Actor Alfonso Ribiero played nerdy guy Carlton on “The Fresh Prince of Bel Air” back in the last century. One of the greatest scenes from the show was when Cartlon, home alone, dances wildly to Tom Jones’ hit “Its Not Unusual.” The dance became his signature move and dubbed The Carlton. Now two video game companies are being sued over incorporating a segment of the dance into their game’s characters. He has sued Epic which makes the popular game Fortnite and 2K which produces NBA 2K16. He is in the process now of trying to file copyright over the dance move. The lawsuit raises several issues as Epic has included other signature dance moves (like Snoop Dogg’s from “Drop It Like It’s Hot”) into its game.

Are Dance Moves “Copyrightable?” Yes, US Copyright circulars confirm that works of art that are protectable under copyright include “Rhythmic movements of one or more dancers’ bodies in a defined sequence and a defined spatial environment, such as a stage.” It makes sense of course. Imagine if anyone could just copy a Twyla Tharp, or Alvin Ailey, or Martha Graham piece and put it out as their own.

Is the Piece of the Carlton Dance Used by the Companies Enough to be an Infringement?” It depends. Generally, small snippets of a copyrighted work might not be enough to constitute a copy and become an actionable infringement. We recently celebrated the 20th anniversary of Biz Markie’s loss in a lawsuit brought by Gilbert O’Sullivan for infringement of a sample of O’Sullivan’s hit “Alone Again Naturally” in the Biz Markie hit “He’s Just a Friend.” The court found that the small section of the song was a recognizable element of the prior song and constituted infringement. The decision permanently altered the landscape for sampling. Major labels were forced to dedicate additional staff and resources (jobs for lawyers!!) toward scouring releases to make sure all samples had proper clearance. A few notes may be enough if it is recognizable as the prior art. Think of the bass line from “Under Pressure” sampled by Vanilla Ice in “Ice Ice Baby.” I think the few moves taken by Epic and 2K are identifiable as The Carlton Dance so that hurdle should be cleared.

Image Courtesy of Cinema of Gaming

Is it Original? Here’s where the trouble starts. After all, Cartlon was essentially lampooning the way Tom Jones danced to his song. I also found this 2015 quote from Ribiero online about how he came up with the dance:

“The Carlton Dance was created when it said in the script: ‘Carlton dances.

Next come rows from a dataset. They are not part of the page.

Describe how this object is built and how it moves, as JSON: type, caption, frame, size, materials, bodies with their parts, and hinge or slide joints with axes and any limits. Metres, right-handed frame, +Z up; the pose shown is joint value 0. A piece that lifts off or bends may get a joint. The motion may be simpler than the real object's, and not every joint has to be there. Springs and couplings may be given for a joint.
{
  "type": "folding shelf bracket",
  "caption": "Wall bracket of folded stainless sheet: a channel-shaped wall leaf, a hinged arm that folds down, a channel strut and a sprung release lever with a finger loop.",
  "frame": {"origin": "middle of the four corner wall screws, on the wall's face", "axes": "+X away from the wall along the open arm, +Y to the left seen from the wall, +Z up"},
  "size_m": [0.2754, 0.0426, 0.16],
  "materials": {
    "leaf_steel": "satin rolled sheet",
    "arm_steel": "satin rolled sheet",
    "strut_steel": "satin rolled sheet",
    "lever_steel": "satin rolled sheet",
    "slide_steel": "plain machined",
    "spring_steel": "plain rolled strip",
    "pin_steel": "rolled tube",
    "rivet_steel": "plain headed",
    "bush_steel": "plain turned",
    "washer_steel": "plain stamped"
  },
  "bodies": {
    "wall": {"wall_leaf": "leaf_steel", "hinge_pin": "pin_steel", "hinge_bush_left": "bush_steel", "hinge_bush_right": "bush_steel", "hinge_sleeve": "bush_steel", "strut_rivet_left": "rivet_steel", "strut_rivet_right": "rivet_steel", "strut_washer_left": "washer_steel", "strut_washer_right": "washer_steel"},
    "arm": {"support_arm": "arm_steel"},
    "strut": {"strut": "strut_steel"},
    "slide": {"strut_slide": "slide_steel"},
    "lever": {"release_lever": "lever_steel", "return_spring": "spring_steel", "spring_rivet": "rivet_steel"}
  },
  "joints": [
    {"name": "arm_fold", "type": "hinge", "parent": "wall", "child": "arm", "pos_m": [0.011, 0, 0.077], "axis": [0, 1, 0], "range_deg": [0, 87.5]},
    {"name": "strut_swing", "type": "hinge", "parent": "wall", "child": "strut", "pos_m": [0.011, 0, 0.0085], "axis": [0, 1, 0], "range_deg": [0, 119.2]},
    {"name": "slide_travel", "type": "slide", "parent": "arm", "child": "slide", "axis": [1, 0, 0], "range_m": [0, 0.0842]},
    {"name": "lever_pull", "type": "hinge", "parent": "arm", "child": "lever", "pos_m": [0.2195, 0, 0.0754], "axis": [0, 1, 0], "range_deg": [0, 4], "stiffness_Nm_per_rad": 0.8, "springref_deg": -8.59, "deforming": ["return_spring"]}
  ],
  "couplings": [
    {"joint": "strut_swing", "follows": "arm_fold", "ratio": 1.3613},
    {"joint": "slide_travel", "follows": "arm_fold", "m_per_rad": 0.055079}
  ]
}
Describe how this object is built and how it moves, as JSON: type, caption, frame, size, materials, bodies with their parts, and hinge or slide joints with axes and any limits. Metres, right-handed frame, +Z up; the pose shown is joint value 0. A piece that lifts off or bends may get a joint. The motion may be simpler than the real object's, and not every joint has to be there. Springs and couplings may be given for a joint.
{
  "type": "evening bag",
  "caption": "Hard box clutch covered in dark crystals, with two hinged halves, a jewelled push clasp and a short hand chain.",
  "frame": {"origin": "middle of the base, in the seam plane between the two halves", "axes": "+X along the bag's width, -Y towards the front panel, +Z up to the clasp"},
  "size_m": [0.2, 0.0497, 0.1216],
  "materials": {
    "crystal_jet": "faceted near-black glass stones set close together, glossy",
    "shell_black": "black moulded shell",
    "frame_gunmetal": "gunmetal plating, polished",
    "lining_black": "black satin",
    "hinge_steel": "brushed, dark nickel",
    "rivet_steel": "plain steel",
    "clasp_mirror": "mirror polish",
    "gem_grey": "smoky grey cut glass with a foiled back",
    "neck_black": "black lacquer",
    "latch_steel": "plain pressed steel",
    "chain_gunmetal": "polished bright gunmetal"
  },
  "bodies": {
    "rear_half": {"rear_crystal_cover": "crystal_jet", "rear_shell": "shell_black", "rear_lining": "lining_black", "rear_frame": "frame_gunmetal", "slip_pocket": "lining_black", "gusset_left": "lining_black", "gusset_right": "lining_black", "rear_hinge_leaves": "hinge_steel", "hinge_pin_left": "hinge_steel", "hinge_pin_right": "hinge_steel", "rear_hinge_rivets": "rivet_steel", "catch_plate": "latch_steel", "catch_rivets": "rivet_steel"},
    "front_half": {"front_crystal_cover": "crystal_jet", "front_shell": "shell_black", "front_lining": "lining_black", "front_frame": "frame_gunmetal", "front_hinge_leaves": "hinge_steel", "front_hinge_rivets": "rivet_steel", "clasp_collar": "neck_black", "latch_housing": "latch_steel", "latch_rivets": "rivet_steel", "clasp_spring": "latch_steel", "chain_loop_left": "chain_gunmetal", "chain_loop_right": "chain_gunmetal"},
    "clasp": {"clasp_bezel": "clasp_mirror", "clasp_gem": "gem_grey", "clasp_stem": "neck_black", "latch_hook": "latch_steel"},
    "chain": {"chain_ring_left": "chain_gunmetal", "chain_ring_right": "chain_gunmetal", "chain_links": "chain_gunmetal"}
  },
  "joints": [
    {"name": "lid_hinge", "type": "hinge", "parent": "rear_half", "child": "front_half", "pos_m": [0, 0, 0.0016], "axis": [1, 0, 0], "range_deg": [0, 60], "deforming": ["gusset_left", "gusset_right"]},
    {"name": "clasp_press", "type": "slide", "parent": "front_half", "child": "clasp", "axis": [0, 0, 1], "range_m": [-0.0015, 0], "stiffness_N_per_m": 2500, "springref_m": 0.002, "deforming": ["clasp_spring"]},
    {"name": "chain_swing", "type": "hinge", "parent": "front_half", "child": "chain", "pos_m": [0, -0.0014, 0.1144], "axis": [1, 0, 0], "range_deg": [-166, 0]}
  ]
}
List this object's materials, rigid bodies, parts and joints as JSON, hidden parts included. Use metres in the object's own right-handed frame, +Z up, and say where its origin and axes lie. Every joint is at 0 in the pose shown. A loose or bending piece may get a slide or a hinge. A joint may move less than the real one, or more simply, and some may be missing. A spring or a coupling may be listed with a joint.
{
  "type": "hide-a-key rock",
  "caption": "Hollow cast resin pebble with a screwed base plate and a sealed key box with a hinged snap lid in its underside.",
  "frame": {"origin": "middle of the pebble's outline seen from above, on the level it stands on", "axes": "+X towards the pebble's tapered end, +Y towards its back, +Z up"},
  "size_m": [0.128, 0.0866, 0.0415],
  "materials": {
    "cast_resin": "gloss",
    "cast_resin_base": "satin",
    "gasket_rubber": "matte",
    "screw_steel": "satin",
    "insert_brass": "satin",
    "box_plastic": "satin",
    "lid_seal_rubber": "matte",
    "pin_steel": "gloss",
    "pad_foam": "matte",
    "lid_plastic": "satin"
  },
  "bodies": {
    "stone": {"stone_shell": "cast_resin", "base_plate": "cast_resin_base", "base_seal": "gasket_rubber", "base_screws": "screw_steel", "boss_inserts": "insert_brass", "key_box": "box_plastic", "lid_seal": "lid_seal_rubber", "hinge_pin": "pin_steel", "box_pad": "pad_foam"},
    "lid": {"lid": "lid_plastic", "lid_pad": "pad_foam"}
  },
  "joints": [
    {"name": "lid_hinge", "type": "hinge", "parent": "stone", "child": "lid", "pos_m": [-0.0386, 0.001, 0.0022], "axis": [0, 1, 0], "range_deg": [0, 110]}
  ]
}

It was never even intended to be funny; it was just that he was dancing. The dance is ultimately Courtney Cox in the Bruce Springsteen video ‘Dancing in the Dark’; that’s the basis. Or in Eddie Murphy’s ‘Delirious’ video, ‘The White Man Dance’ as he called it. And I said, ‘That is the corniest dance on the planet that I know of, so why don’t I do that?'”

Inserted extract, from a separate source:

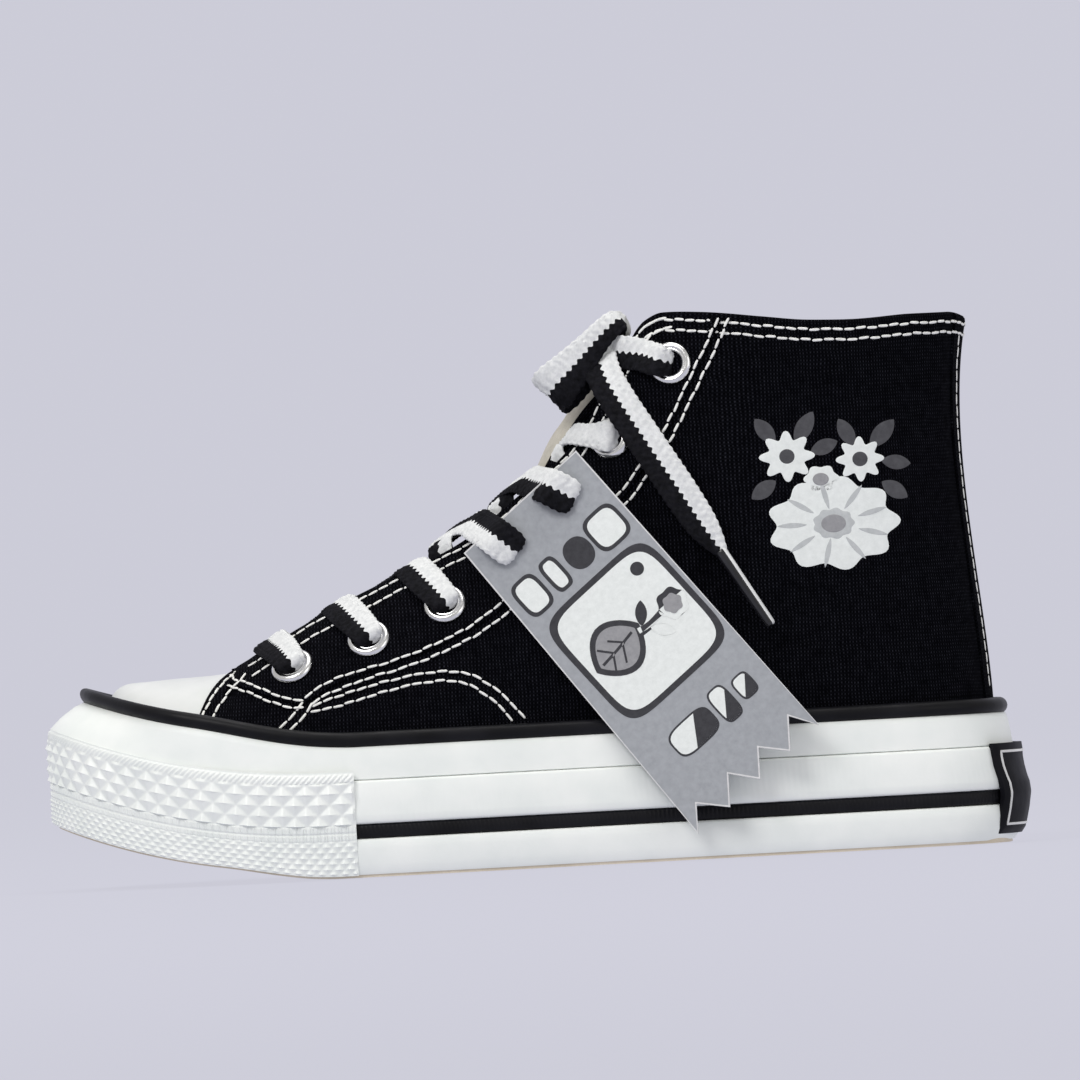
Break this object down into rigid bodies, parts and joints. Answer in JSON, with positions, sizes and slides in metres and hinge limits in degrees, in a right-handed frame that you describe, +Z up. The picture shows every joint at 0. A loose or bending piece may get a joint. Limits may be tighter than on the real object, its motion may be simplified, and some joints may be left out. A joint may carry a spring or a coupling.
{
  "type": "high-top canvas cheer shoe",
  "caption": "Left high-top canvas lace-up shoe with a thick layered rubber sole, rubber toe, metal eyelets, tied two-tone lace and a hanging card tag.",
  "frame": {"origin": "on the ground under the centre of the shoe's bounding box", "axes": "+Z up, +X from toe to heel, +Y towards the inner (medial) side"},
  "size_m": [0.28, 0.1006, 0.1599],
  "materials": {
    "white_rubber": "satin moulded rubber",
    "toe_cap_rubber": "smooth satin rubber",
    "black_rubber": "satin",
    "tan_rubber": "matte treaded rubber",
    "midsole_foam": "matte foam rubber",
    "fibre_board": "matte fibre board",
    "footbed_foam": "cloth-covered foam",
    "stiffener": "matte",
    "canvas_black": "plain-weave cotton canvas",
    "lining_cloth": "woven cotton lining",
    "label_rubber": "satin with a pale border",
    "eyelet_metal": "polished nickel plate",
    "lace_cotton": "flat braid, half white and half black",
    "aglet_plastic": "clear shrink film over the braid",
    "tag_card": "uncoated printed card"
  },
  "bodies": {
    "shoe": {"collar_facing": "lining_cloth", "eyelet_lateral_1": "eyelet_metal", "eyelet_lateral_2": "eyelet_metal", "eyelet_lateral_3": "eyelet_metal", "eyelet_lateral_4": "eyelet_metal", "eyelet_lateral_5": "eyelet_metal", "eyelet_lateral_6": "eyelet_metal", "eyelet_lateral_7": "eyelet_metal", "eyelet_medial_1": "eyelet_metal", "eyelet_medial_2": "eyelet_metal", "eyelet_medial_3": "eyelet_metal", "eyelet_medial_4": "eyelet_metal", "eyelet_medial_5": "eyelet_metal", "eyelet_medial_6": "eyelet_metal", "eyelet_medial_7": "eyelet_metal", "eyestay_lateral": "canvas_black", "eyestay_medial": "canvas_black", "foxing_lower_band": "white_rubber", "foxing_mid_band": "white_rubber", "foxing_stripe": "black_rubber", "foxing_upper_band": "white_rubber", "heel_counter": "stiffener", "heel_label": "label_rubber", "heel_stay": "canvas_black", "insole_board": "fibre_board", "lace_bar_1": "lace_cotton", "lace_knot": "lace_cotton", "lace_lateral_2": "lace_cotton", "lace_lateral_3": "lace_cotton", "lace_lateral_4": "lace_cotton", "lace_lateral_5": "lace_cotton", "lace_lateral_6": "lace_cotton", "lace_lateral_7": "lace_cotton", "lace_loop_lateral": "lace_cotton", "lace_loop_medial": "lace_cotton", "lace_medial_2": "lace_cotton", "lace_medial_3": "lace_cotton", "lace_medial_4": "lace_cotton", "lace_medial_5": "lace_cotton", "lace_medial_6": "lace_cotton", "lace_medial_7": "lace_cotton", "lining": "lining_cloth", "midsole": "midsole_foam", "outsole": "tan_rubber", "quarter_lateral": "canvas_black", "quarter_medial": "canvas_black", "sockliner": "footbed_foam", "toe_bumper": "white_rubber", "toe_cap": "toe_cap_rubber", "toe_puff": "stiffener", "top_piping": "black_rubber", "vamp_lateral": "canvas_black", "vamp_medial": "canvas_black"},
    "tongue": {"tongue": "canvas_black"},
    "hang_tag": {"hang_tag": "tag_card"},
    "lace_end_lateral": {"lace_end_lateral": "lace_cotton", "aglet_lateral": "aglet_plastic"},
    "lace_end_medial": {"lace_end_medial": "lace_cotton", "aglet_medial": "aglet_plastic"}
  },
  "joints": [
    {"name": "tongue_tilt", "type": "hinge", "parent": "shoe", "child": "tongue", "pos_m": [-0.078, 0, 0.0605], "axis": [0, 1, 0], "range_deg": [0, 10]},
    {"name": "tag_swing", "type": "hinge", "parent": "shoe", "child": "hang_tag", "pos_m": [0.0043, -0.0304, 0.0984], "axis": [-0.7719, 0, -0.6357], "range_deg": [0, 40]},
    {"name": "lace_end_lateral_swing", "type": "hinge", "parent": "shoe", "child": "lace_end_lateral", "pos_m": [0.0218, -0.0174, 0.1399], "axis": [-0.8924, 0, -0.4512], "range_deg": [0, 50]},
    {"name": "lace_end_medial_swing", "type": "hinge", "parent": "shoe", "child": "lace_end_medial", "pos_m": [0.0218, 0.0174, 0.1399], "axis": [0.8924, 0, 0.4512], "range_deg": [0, 50]}
  ]
}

Uh Oh. Obviously if he copied the dance from someone else or from moves that were just archetypical then there is no originality. Without originality there is no protection.

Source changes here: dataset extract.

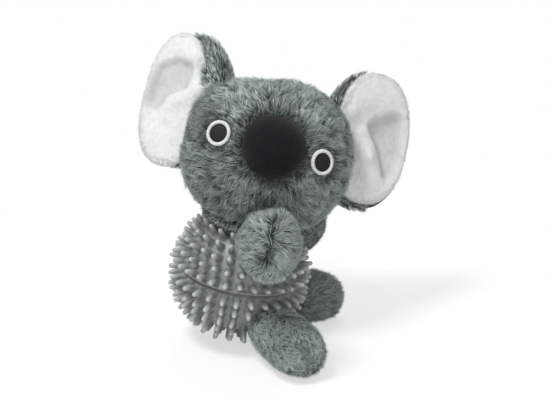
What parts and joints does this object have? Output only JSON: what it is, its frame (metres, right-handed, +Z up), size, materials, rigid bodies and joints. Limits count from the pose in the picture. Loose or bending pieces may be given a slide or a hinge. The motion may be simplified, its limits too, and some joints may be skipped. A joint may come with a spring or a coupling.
{
  "type": "plush koala pet toy",
  "caption": "Plush koala pet toy whose body is a hollow spiky rubber ball with a squeaker, sitting with its head turned and stuffed arms, legs and ears.",
  "frame": {"origin": "on the floor under the middle of the sitting toy", "axes": "+Z up; -Y is where the picture was taken from; +X is the viewer's right and the side of the toy's own left ear"},
  "size_m": [0.1344, 0.1184, 0.1509],
  "materials": {
    "rubber": "satin",
    "plush": "matte",
    "fleece": "matte",
    "velour": "matte",
    "white_thread": "satin",
    "black_thread": "satin",
    "fill": "matte",
    "plastic": "satin"
  },
  "bodies": {
    "ball": {"ball_upper_half": "rubber", "ball_lower_half": "rubber", "squeaker_case": "plastic", "squeaker_reed": "plastic"},
    "neck": {"neck_yoke": "plush", "neck_washer": "plastic"},
    "head": {"head_skin": "plush", "head_stuffing": "fill", "nose_cover": "velour", "nose_stuffing": "fill", "right_eye_ring": "white_thread", "right_eye_pupil": "black_thread", "left_eye_ring": "white_thread", "left_eye_pupil": "black_thread"},
    "right_ear": {"right_ear_back": "plush", "right_ear_front": "fleece"},
    "left_ear": {"left_ear_back": "plush", "left_ear_front": "fleece"},
    "right_arm": {"right_arm_skin": "plush", "right_arm_stuffing": "fill"},
    "left_arm": {"left_arm_skin": "plush", "left_arm_stuffing": "fill"},
    "right_leg": {"right_leg_skin": "plush", "right_leg_stuffing": "fill", "right_leg_washer": "plastic"},
    "left_leg": {"left_leg_skin": "plush", "left_leg_stuffing": "fill", "left_leg_washer": "plastic"}
  },
  "joints": [
    {"name": "neck_tilt", "type": "hinge", "parent": "ball", "child": "neck", "pos_m": [-0.0174, 0.00511, 0.0355], "axis": [0.9848, 0, -0.1736], "range_deg": [-6, 6]},
    {"name": "head_turn", "type": "hinge", "parent": "neck", "child": "head", "pos_m": [-0.0174, 0.00511, 0.0355], "axis": [0.1736, 0, 0.9848], "range_deg": [-25, 60]},
    {"name": "right_ear_fold", "type": "hinge", "parent": "head", "child": "right_ear", "pos_m": [-0.0254, 0.01205, 0.11701], "axis": [0.2499, 0.3008, 0.9204], "range_deg": [-12, 12], "stiffness_Nm_per_rad": 0.02},
    {"name": "left_ear_fold", "type": "hinge", "parent": "head", "child": "left_ear", "pos_m": [0.0248, 0.01517, 0.10378], "axis": [0.1447, 0.2913, 0.9456], "range_deg": [-12, 12], "stiffness_Nm_per_rad": 0.02},
    {"name": "right_arm_swing", "type": "hinge", "parent": "neck", "child": "right_arm", "pos_m": [-0.00809, -0.01843, 0.06439], "axis": [0.1736, 0, 0.9848], "range_deg": [-10, 10], "stiffness_Nm_per_rad": 0.02},
    {"name": "left_arm_swing", "type": "hinge", "parent": "neck", "child": "left_arm", "pos_m": [0.00166, 0.02445, 0.06267], "axis": [0.1736, 0, 0.9848], "range_deg": [-10, 10], "stiffness_Nm_per_rad": 0.02},
    {"name": "right_leg_swing", "type": "hinge", "parent": "ball", "child": "right_leg", "pos_m": [-0.00566, -0.01296, 0.0161], "axis": [0, 0, 1], "range_deg": [-12, 12], "stiffness_Nm_per_rad": 0.03},
    {"name": "left_leg_swing", "type": "hinge", "parent": "ball", "child": "left_leg", "pos_m": [0.00127, 0.01589, 0.0161], "axis": [0, 0, 1], "range_deg": [-12, 12], "stiffness_Nm_per_rad": 0.03}
  ]
}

Whose Dance is it Anyway? Another hurdle is that Ribiero did the dance as a character on a TV show. It is highly likely therefore that all intellectual property rights in the show and its elements (including the dance) belong to whoever owns the IP rights in the show and not to Ribiero.

Does Ribiero Have Any Other Recourse? Ribiero could try and argue that the copying is taking his likeness and using it for profit in violation of Right to Privacy and Right to Publicity laws. But once again – its not really his likeness. The characters don’t look like him, they don;t talk like him. They dance LIKE CARLTON. And he does not own Carlton. He is not Carlton. SO this claim would fail. For the same reason any attempt to register his dance as a trademark would also likely fail since it would be a trademark belonging to the show and not to Ribeiro.

Conclusion Sorry Alfonso there is no Santa Claus for you. I don’t see a way that this is a winnable claim. Now the companies involved may want to avoid bad publicity and try to strike a quick settlement along with a confidentiality agreement, but that’s a different story. If this gets in front of a judge I think Ribiero will likely be out of luck.